I've just watched this talk about Genetics and Intelligence by Steve Hsu1, a theoretical physicist and Scientific Advisor to the Cognitive Genomics Lab of BGI (formerly the Beijing Genomics Institute), probably the leading genomics research center in the world.
Apparently, the main reason he gave this talk was to recruit volunteers for a study from the Cognitive Genomics Lab with the goal of investigating the genetics of human cognition.
From their homepage:
We currently seek participants with high cognitive ability. You can qualify for the study if you have obtained a high SAT/ACT/GRE score, or have performed well in academic competitions such as the Math, Physics, or Informatics Olympiads, the William Lowell Putnam Mathematical Competition, TopCoder, etc.
Automatic qualifying criteria include:
- An SAT score of at least 760V/800M post-recentering or 700V/780M pre-recentering; ACT score of 35-36; or GRE score of at least 700V/800Q.
- A PhD from a top US program in physics, math, EE, or theoretical computer science.

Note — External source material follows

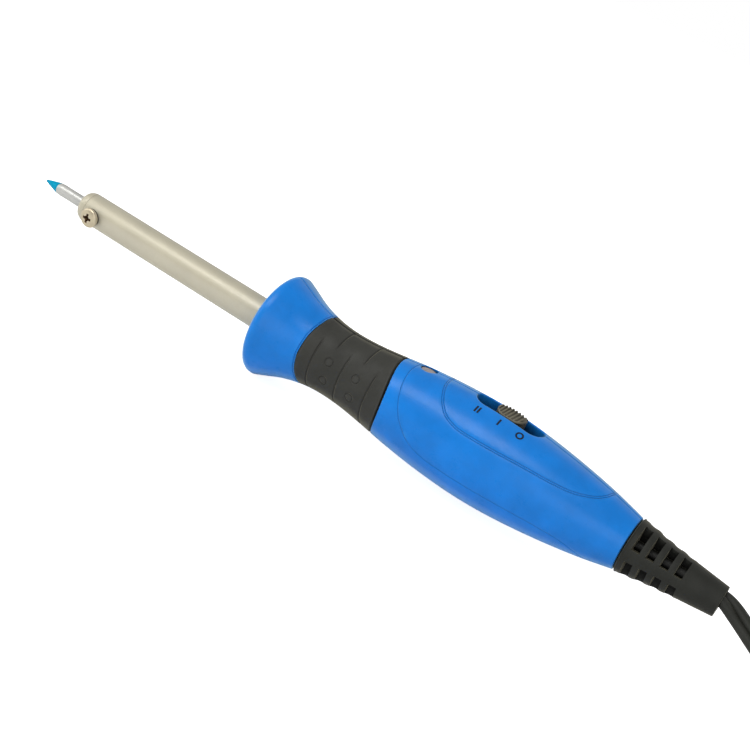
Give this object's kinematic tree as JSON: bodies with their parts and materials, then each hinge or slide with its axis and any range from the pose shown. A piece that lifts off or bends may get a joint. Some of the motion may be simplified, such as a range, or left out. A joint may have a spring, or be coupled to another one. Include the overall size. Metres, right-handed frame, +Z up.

- Honorable mention or better in the Putnam competition.
If you qualify as a participant, we may send you a DNA saliva kit. After you return this kit, we will genotype your DNA, and the data will eventually be available to you on this website, in a format compatible with many 3rd party interpretational tools.
I guess there are quite a few Lesswrongers smart enough to qualify for this study. If you want to advance Science and get genotyped for free check out their website for further information.
1: Steve Hsu has an awesome blog called "Information Processing". He writes about the genetics of intelligence, economics, psychometry, career advice for geeks, physics, etc.
Actually, they will not sequence your genome - they will genotype you. It's actually quite a difference and I would recommend changing the title of this post. So what they do is use a so called "SNP chip" to test your genotype at a large number (hundreds of thousands) of positions known to be polymorphic in the human population (http://en.wikipedia.org/wiki/SNP_genotyping). This is the same technology currently used by personal genomics companies such as 23andMe, and it's not particularly expensive.
Sequencing a genome is done by totally different technologies, and can potentially determine your entire genome sequence (whereas in the genotyping case you are restricted to the particular loci that were included on the chip). It it also still considerably more expensive.
I signed up for this back in March 2012, sent in my spit in September, and according to an email I got today they're actually sequencing my full genome. So it turns out the original title was correct (at least in my case).